Masjid Agung Ciparay, Rindu Berkepanjangan
Fanatisme golongan yang kental ini, disiasati oleh RISMA dengan menginisiasi dibentuknya “Pengajian Ibu-Ibu” yang menyertakan ibu-ibu dari seluruh golongan yang ada. Yang luar biasa dengan adanya Pengajian Ibu-ibu ini, pelan tapi pasti fanatisme golongan terus mencair berganti dengan ukhuwah islamiyah yang harmonis. Sampai saat ini Pengajian Ibu-IIbu ini masih tetap eksis dengan segala dinamikanya.
BABA
BABA adalah singkatan dari ”Bimbingan Agama Bagi Anak-Anak”. Sebuah aktifitas “belajar ngaji” bagi anak-anak usia SD. Aktifitas ini merupakan salah satu program kerja dari organisasi RISMA.
Memulai kiprahnya sekitar tahun 1982, BABA terus berkembang. Bermetamorfosis menjadi TPQ dengan menggunakan kurikulum BKPRMI (Badan Kontak Pemuda Remaja Masjid Infonesia), kemudian menjadi Diniyah Takmiliyah Awaliyah (DTA) dan terakhir menjadi Taman Kanak-Kanak. Kini keduanya berada di bawah payung Yayasan BABA.

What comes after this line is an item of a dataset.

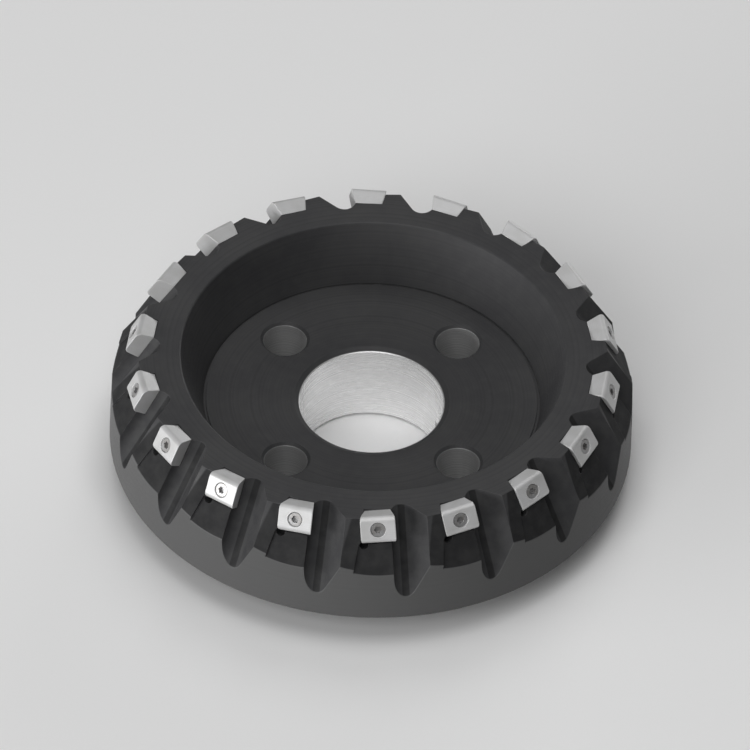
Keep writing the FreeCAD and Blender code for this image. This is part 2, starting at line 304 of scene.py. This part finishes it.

DTA BABA kegiatannya sore hari mengambil model “sakola agama” jaman lawas, dan bernaung di bawah binaan Kantor Kemenag Kabupaten. Sedangkan TK BABA menjadi sekolah “formal” di bawah Dinas Pendidikan Kabupaten, dan kini menjadi salah satu TK terbesar di Kabupaten Bandung.
Awal dekade 2010-an Masjid Agung Ciparay mengalami renovasi kembali di bagian dalam masjid, yakni menambah satu lantai di bagian atas untuk meningkatkan kapasitas (daya tampung) jamaah terutama pada sholat Jum'at.
Saat tulisan ini dibuat, sudah tidak ada lagi aktifitas pedagang musiman berjualan pada momen ngabuburit, sudah tidak ada lagi aktifitas sholat berjamaah, jum’atan, tarawih dll. Tapi jangan keliru, ini bukan gara-gara pandemi covid-19 yang mengharuskan “di rumah aja”
Sejak beberapa tahun terakhir, Masjid Agung Ciparay tidak lagi menjadi pusat kegiatan ngabuburit. Pengurus DKM memutuskan untuk melarang pedagang berjualan di halaman masjid, dalam rangka meningkatkan ketertiban dan kenyamanan beribadah.
Sedangkan akrifitas ibadah, terhenti, karena masjid ditutup sementara untuk kepentingan renovasi. Ya saat ini Masjid Agung Ciparay mengalami renovasi total untuk yang kedua kalinya. Masjid Agung Ciparay kembali akan berubah wujud tanpa meninggalkan jejak wajah sebelumnya. Rupanya “urang ciparay” lebih memilih membuat sejarah baru daripada menjaga sejarah.
Dan, jika suatu ketika saya ditakdirkan “pulang kampung, tidak sekedar “mudik”, saya akan mengalami “rindu berkepanjangan”. Tak ada lagi nana itu, karena sekedar namapun terpaksa berubah ikut aturan pemerintah.
Masjid, kini menjadi semacam “strata”, masjid agung menunjukkan kelas tingkat kabupaten, masjid raya untuk tingkat provinsi, sedang di tingkat kecamatan masjid besar. Seolah-olah semua masjid (tetutama yang berada di alun-alun) adalah masjid “milik” pemerintah.
Masjid Agung Ciparay (kini bernama Masjid Besar Kecamatan Ciparay) misalnya, tidak ada secuilpun historis yang menunjukkan “kepemilikian” pemerintah. Nama baru, nama yang terasa ganjil bagi kami. Belasan tahun sudah nama baru terpatri di badan masjid, tapi tidak di hati kami.